Paul addressed men similarly, he argued that no man has the privilege of leading the church as a bishop (pastor) or elder unless he meets specific requirements, and at least one relates to family order: "rule his family well" (1 Timothy 3:4; Titus 1:6). Believe me when I say that I know men who refused to serve as a deacon or elder because their wife had died and they did not meet the biblical standards for eldership.

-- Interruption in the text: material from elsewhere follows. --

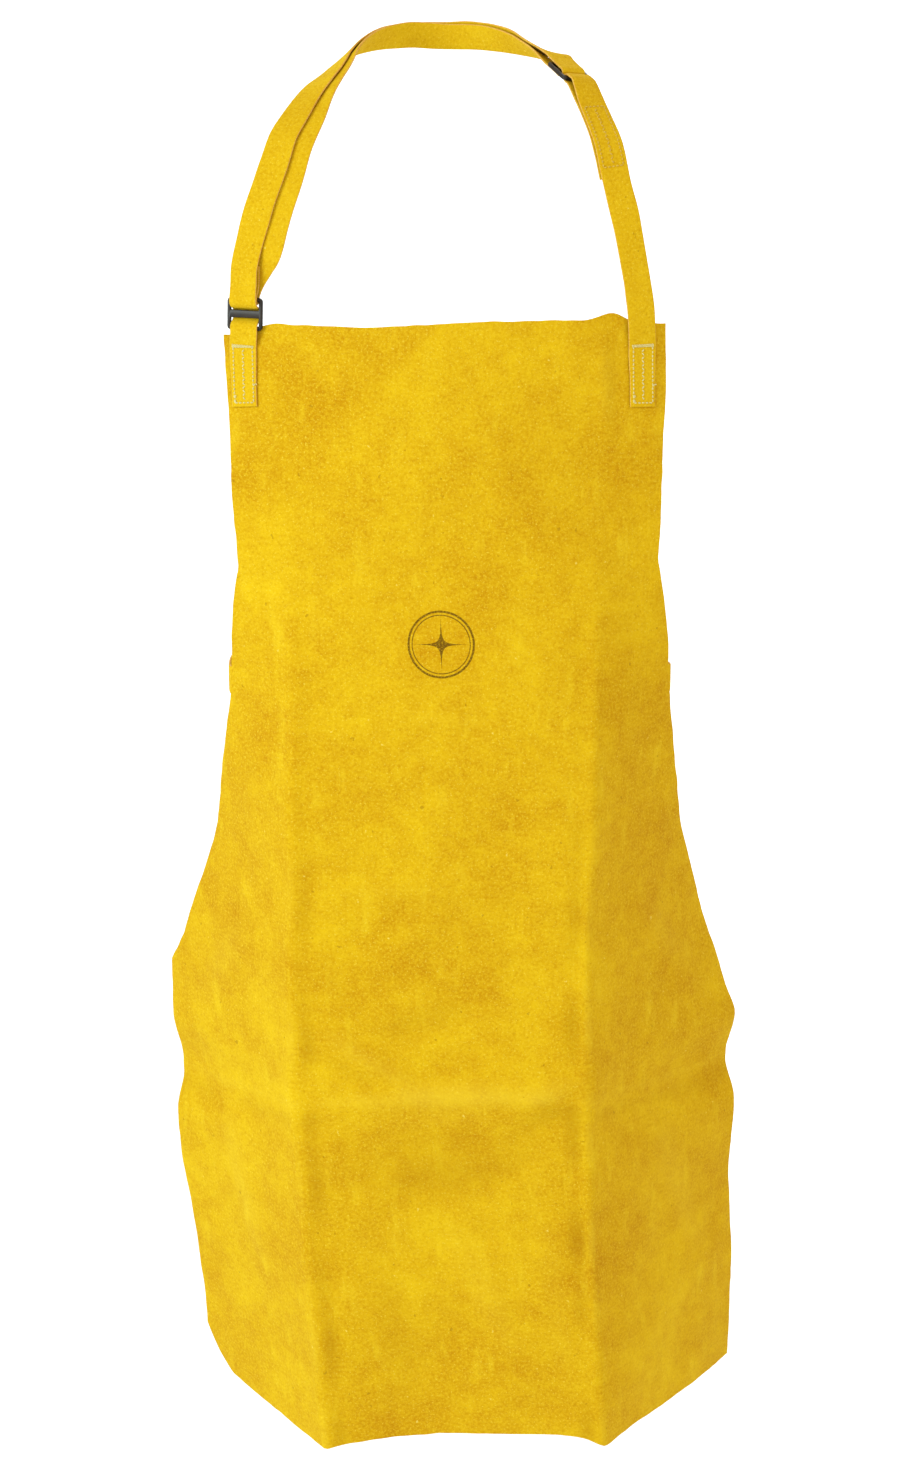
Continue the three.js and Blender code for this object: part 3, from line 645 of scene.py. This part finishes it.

There are very specific qualifications for an elder/pastor/bishop set forth in the bible (emphasis added):
1 It is a trustworthy statement: if any man aspires to the office of overseer, it is a fine work he desires to do. 2 An overseer, then, must be above reproach, the husband of one wife, temperate, prudent, respectable, hospitable, able to teach, 3 not addicted to wine or pugnacious, but gentle, peaceable, free from the love of money. 4 He must be one who manages his own household well, keeping his children under control with all dignity 5 (but if a man does not know how to manage his own household, how will he take care of the church of God?), 6 and not a new convert, so that he will not become conceited and fall into the condemnation incurred by the devil. 7 And he must have a good reputation with those outside the church, so that he will not fall into reproach and the snare of the devil. (1 Timothy 3:1-7)
When it comes to deacons I believe that 1 Timothy 3:11 might allow women (please correct me if I'm wrong), but when it comes to eldership there's no wiggle room. In fact there's no hint that a woman can be considered to fulfill the office of elder. A denomination may (and has) decided "Well, that's just Paul's opinion" but as Christians we believe that the Bible is the inspired word of God - inspired by God, not the men divinely chosen to record it. If a denomination decides to ignore one section of the bible because they don't like it, what other portions are they willing to ignore?
On the contrary, who are you, O man, who answers back to God? The thing molded will not say to the molder, "Why did you make me like this," will it? (Romans 9:20)
So, are women divinely excluded from teaching all together? A woman at our church is intimately involved with missions and is incredibly knowledgeable about our mission in Brazil. Does our little congregation of Bereans tell her to hold her tongue, she can't teach us men because she's a woman? No, because that's now how the bible is written.

The Ozark Christian College offers a preaching class for women, so what would be the biblical rationale for this class? After all 1 Timothy 2:12 clearly states
But I do not allow a woman to teach or exercise authority over a man, but to remain quiet.
Ozark Christian College wisely looked at the construction of 1 Timothy 2:12;
...when Paul wrote 1 Timothy 2:12, he chose a very specific Greek grammatical construction. The phrase “to teach” (didaskein in Greek) is a present tense infinitive instead of an aorist tense infinitive. The aorist tense is a close-up photographic snapshot of an action, picturing as little as one particular occurrence. The present tense is a wide-angle movie camera shot of an action, picturing a continuous, habitual, ongoing condition—a state of being.
For example, “to believe” (aorist) means to exercise faith on a given occasion, while “to believe” (present) means to be a believer. “To serve” (aorist) means to perform an act of service, while “to serve” (present) means to be a servant. “To sin” (aorist) means to commit a particular sin, while “to sin” (present) means to be a sinner.
So “to teach” (aorist) means to teach on a given occasion, while “to teach” (present) means to be a teacher. When Paul says in 1 Timothy 2:12 that he does not permit a woman “to teach” (present), he is not saying she can never teach on any given occasion in church. Instead, he is saying that a woman should not be the continuous, ongoing, habitual teacher. That’s the implication of the Greek grammar, and it’s reasonable to believe this is how the original readers would’ve understood it...
This raised a question: who are the continuous, ongoing, habitual teachers for the congregation? The answer is in the immediately following context of 1 Timothy. Just a few verses later, Paul tells us that the elders are the teachers. (Elders are men “able to teach” in 1 Timothy 3:2.) They are the recognized, authoritative, the-buck-stops-here teachers. So from the context, it would seem that when Paul says he “does not allow a woman to teach or have authority over a man,” he is saying that he does not allow women to be elders.
And that's exactly where I stand on this subject - The elders are men, the recognized, authoritative, the-buck-stops-here continuous, ongoing, habitual teachers, the leaders, the shepherds. Woman have an incredibly important role in the spiritual well being of the church just as they do in the God designed family, but God didn't duplicate roles, He didn't create them to homogenize, He created them to harmonize

Contributing source


  1. There really has been no historical demand that women can be pastors until the 20th century when feminism entered the Church and they began twisting Scripture the same way cultists do so as to appear to give support for their positions.

    I highly recommend the book, "Women in the Church: An Interpretation & Application of 1 Timothy 2:9-15" It addresses all the above fallacious claims.

  2. Outstanding summary of the issue! While men can also be guilty of heresies, it is no mere coincidence that denominations with women pastors have many other false beliefs as well.